The PBL contract is a firm-fixed price, comprehensive sustainment solution that enables mission readiness, reduces Operations and Support (O&S) costs and drives reliability and maintainability improvements. The contract consists of a one-year base and three one-year options extending through December 2015. The total four-year contract value is $375 million.

M-TADS/PNVS modernizes the U.S. Army’s TADS/PNVS by upgrading the infrared sensors and associated electronics. M-TADS/PNVS provides Apache pilots with the most advanced long-range, electro-optical precision engagement and pilotage capabilities to ensure mission success and flight safety in day, night and adverse-weather missions.

The U.S. defense budget for 2012 was $645.7 billion, with the base budget at $530.6 billion and $115.1 billion approved for Overseas Contingency Operations (“OCO”) as supplementary defense spending, mainly to fund ongoing wars. In February this year, the Department of Defense (“DoD”) requested a Pentagon base budget of $525.4 billion for 2013, which is approximately $5.1 billion or 1% less than what is approved for fiscal 2012, with $88.5 billion earmarked for OCO spending.

In early August 2012, the subcommittee recommended $511 billion for DoD’s base budget and $93 billion for OCO spending, for a total of $604.5 billion for fiscal 2013.
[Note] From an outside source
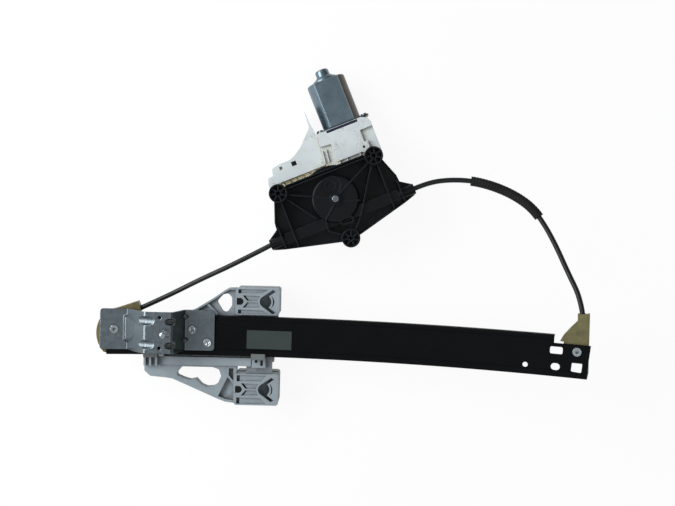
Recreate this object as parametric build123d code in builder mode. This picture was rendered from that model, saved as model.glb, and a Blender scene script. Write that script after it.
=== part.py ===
from build123d import *
from math import asin, atan2, cos, degrees, pi, radians, sin, tan
import os

# Cable-driven window regulator for a car door, lying on its back with the guide rail along X.
# X runs along the rail, Y across it towards the drive unit, Z up out of the face that the door
# panel covers. The origin is under the middle of the regulator, on the surface that it lies on.

os.makedirs("parts", exist_ok=True)

# Guide rail: a pressed channel bent to the curve of the glass
rail_radius = 1200.0
rail_low_x, rail_low_y, rail_low_z = -131.0, -101.3, 44.0
rail_lean = 6.9
rail_from, rail_to = -98.0, 377.0
rail_width = 40.1
rail_wall = 1.5
rail_flange = 9.0
rail_step = 0.8
rail_bend = 0.2
rail_lower_margin, rail_upper_margin = 6.0, 4.2
rail_tab_from = 343.0
rail_tab_top = 12.3
rail_end_slant = 4.4

# Lower bracket: hat-shaped strip riveted over the rail's lower end
bracket_wall = 1.6
bracket_width = 40.6
bracket_y = -95.9
bracket_height = 32.6
bracket_foot_reach, bracket_toe_reach = 14.2, 13.6
bracket_plate_from, bracket_plate_to = -185.6, -159.6
bracket_heel_x, bracket_end_x = -152.4, -121.4
bracket_fold = 3.0
bracket_hole_radius, bracket_hole_pitch, bracket_hole_x = 1.7, 29.6, -171.0
stud_radius, stud_shank, stud_length, stud_x = 3.0, 3.6, 18.0, -164.9
bead_across = (11.5, -11.6)
gusset_width, gusset_y = 22.6, 1.0
rivet_radius, rivet_head, rivet_bore = 2.6, 4.3, 1.8
rivet_spots = [(-143.4, -95.4), (-128.2, -108.1)]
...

Going forward, we believe Lockheed Martin has significant upside potential based on the Obama administration’s focus on Intelligence Surveillance Reconnaissance (ISR), unmanned systems, force protection, cybersecurity, and missile defense. It already sits on an order backlog of approximately $75.5 billion at the end of the first half of 2012.

Of this, $26.9 billion belonged to the Aeronautics segment and $24.6 billion to the Electronic Systems segment. The rest is made up of $15.7 billion for the Space Systems segment and $8.3 billion for Information Systems & Global Solutions.
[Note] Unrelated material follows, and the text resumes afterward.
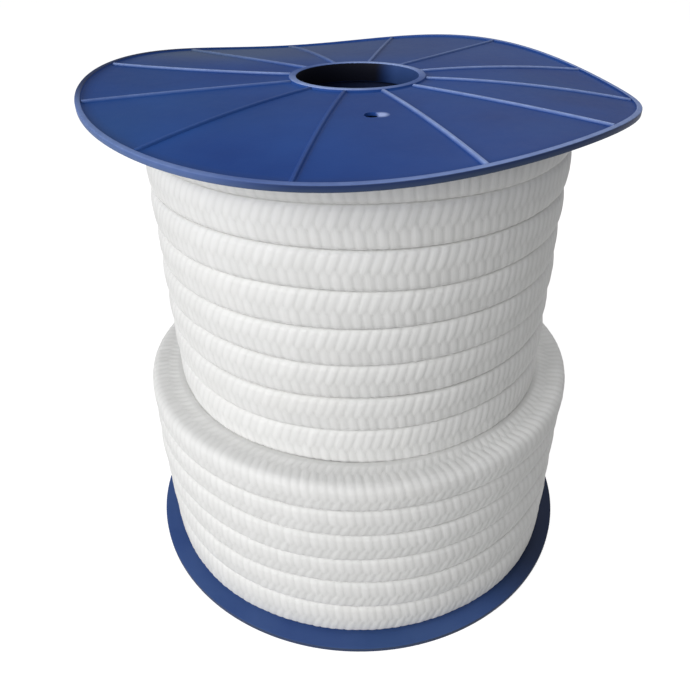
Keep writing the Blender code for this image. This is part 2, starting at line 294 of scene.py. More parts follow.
def white_braid():
    """Braided packing yarn: off-white, waxy, with filaments along each strand and painted shade that greys
    the creases.
    """
    material, term, shader = new_material("white_braid", {"Specular IOR Level": 0.45, "Sheen Weight": 0.12})
    unshaded = term.attribute("unshaded")
    tint = term.attribute("tint")
    across = term.attribute("across")
    along = term.attribute("along")
    place = term.node("ShaderNodeTexCoord", None, None, "Object")
    stretched = {0: across * FILAMENTS_ACROSS, 1: along * FILAMENTS_ALONG, 2: tint * FILAMENT_SETS}
    filament = term.node("ShaderNodeCombineXYZ", None, stretched)
    lines = term.noise(filament, 1.0)
    darkening = term.noise(place, SOIL_SCALE, detail=3.0)
    crease_shade_grey = (0.65, 0.65, 0.638, 1.0)
    crest = (0.79, 0.79, 0.782, 1.0)
    warm = (0.76, 0.75, 0.730, 1.0)
    # Painted shade: greyer in the creases between strands and where turns touch, with filaments and a random
    # tint on top
    colour = (unshaded * (0.88 + 0.12 * lines) + 0.12 * (tint - 0.5)).limited().blend(crease_shade_grey, crest)
    colour = darkening.above(start=0.55, gain=1.6).blend(colour, warm)
    feed(shader, "Base Color", colour)
    feed(shader, "Roughness", 0.50 + 0.16 * lines)
    feed(shader, "Normal", term.bump(lines, FILAMENT_HEIGHT, strength=0.45))
    return material


WHITE = (1.0, 1.0, 1.0, 1.0)


def floor_paper():
    """Pale floor that the camera sees as white, apart from the spool's soft shadow."""
    grey = (FLOOR_COLOUR, FLOOR_COLOUR, FLOOR_COLOUR, 1.0)
    material, term, shader = new_material("floor_paper", {"Base Color": grey, "Roughness": 0.9})
    path = term.node("ShaderNodeLightPath")
    rays = path.socket.node.outputs
    seen = Term(term.tree, rays["Is Camera Ray"]) + Term(term.tree, rays["Is Glossy Ray"])
    seen = (seen + Term(term.tree, rays["Is Transmission Ray"])).limited()
    glow = term.node("ShaderNodeEmission", None, {"Color": WHITE, "Strength": seen * FLOOR_GLOW})
    lit = Term(term.tree, shader.outputs[0])
    both = term.node("ShaderNodeAddShader", None, {0: lit, 1: glow})
    output = term.tree.nodes["Material Output"]
    term.tree.links.new(both.socket, output.inputs["Surface"])
    return material


class Wander:
    """A smooth seeded wander along a length: a few slow waves added up."""

    def __init__(self, seed, size, longest, shortest, waves=7):
        draw = np.random.default_rng(seed)
        spread = draw.uniform(0.85, 1.15, waves)
        self.rates = math.tau / np.geomspace(longest, shortest, waves) * spread
        self.starts = draw.uniform(0.0, math.tau, waves)
        sizes = draw.uniform(0.5, 1.0, waves)
        self.sizes = sizes * size / math.sqrt(np.sum(sizes**2) / 2)

    def __call__(self, place):
        total = np.zeros_like(place)
        for rate, start, size in zip(self.rates, self.starts, self.sizes):
            total += size * np.sin(rate * place + start)
        return total


def ease(share):
    """Smooth step from 0 to 1."""
    share = np.clip(share, 0.0, 1.0)
    return share * share * (3.0 - 2.0 * share)


NO_TRIANGLES = np.zeros((0, 3), int)


def mesh_piece(name, points, quads, material, attributes, triangles=NO_TRIANGLES):
    """A smooth mesh object from points and faces, with one number for each point in each attribute."""
    mesh = bpy.data.meshes.new(name)
    corners = np.concatenate([quads.ravel(), triangles.ravel()]).astype(np.int32)
    starts = np.concatenate([np.arange(len(quads)) * 4, quads.size + np.arange(len(triangles)) * 3])
    mesh.vertices.add(len(points))
    mesh.vertices.foreach_set("co", np.ascontiguousarray(points, np.float32).ravel())
    mesh.loops.add(len(corners))
    mesh.loops.foreach_set("vertex_index", corners)
    mesh.polygons.add(len(starts))
    mesh.polygons.foreach_set("loop_start", starts.astype(np.int32))
    mesh.update(calc_edges=True)
    mesh.validate()
    mesh.materials.append(material)
    for attribute, values in attributes.items():
        layer = mesh.attributes.new(attribute, "FLOAT", "POINT")
        layer.data.foreach_set("value", np.ascontiguousarray(values, np.float32).ravel())
    mesh.shade_smooth()
    piece = bpy.data.objects.new(name, mesh)
    bpy.context.scene.collection.objects.link(piece)
    face_outwards(piece)
    return piece


def grid_faces(columns, rows, closed_columns=False):
    """Four-sided faces between columns of points, each a closed loop of rows. The columns may close too."""
    last_column = columns if closed_columns else columns - 1
    column, row = np.meshgrid(np.arange(last_column), np.arange(rows), indexing="ij")
    after_column = (column + 1) % columns
    after_row = (row + 1) % rows
    corners = [(column, row), (after_column, row), (after_column, after_row), (column, after_row)]
    return np.stack([c * rows + r for c, r in corners], axis=-1).reshape(-1, 4)


def face_outwards(piece):
    """Turns a closed piece's faces so that they point outwards."""
    bm = bmesh.new()
    bm.from_mesh(piece.data)
    if bm.calc_volume(signed=True) < 0.0:
        bmesh.ops.reverse_faces(bm, faces=bm.faces)
    bm.to_mesh(piece.data)
    bm.free()


# Winding


def groove_height(turn):
    """Height of the groove on top of a turn where the winding runs level."""
    lift = FAT_TURN_LIFT * (1.0 - float(ease((turn - FAT_TURNS) / LIFT_FADE))) if turn else 0.0
    return WINDING_BOTTOM + turn * ROPE_SIZE + lift


FIXED_ENDS = 6.0                # places at each end of a layer in which its grooves settle to their heights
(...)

We currently maintain our long-term Outperform recommendation on Lockheed Martin based on revenue growth, improved earnings guidance, incremental dividend payout and stable order backlog. The company’s second quarter adjusted earnings surpassed the Zacks Consensus Estimate and improved year over year, primarily on strong numbers from Aeronautics, Electronic Systems and Space Systems segments.

Going forward, we believe the current discounted valuation of the defense behemoth versus its peers like The Boeing Company (BA - Analyst Report) and Huntington Ingalls Industries Inc. (HII - Snapshot Report) is unwarranted given its leveraged presence in the Army, Air Force, Navy and IT programs.

Also, shareholder return will continue to be shored up by the company’s focus on debt repayment, its ongoing share repurchase program and the incremental dividend. Thus, Lockheed Martin carries a Zacks #2 Rank implying a short-term Buy rating for the next 1-3 months.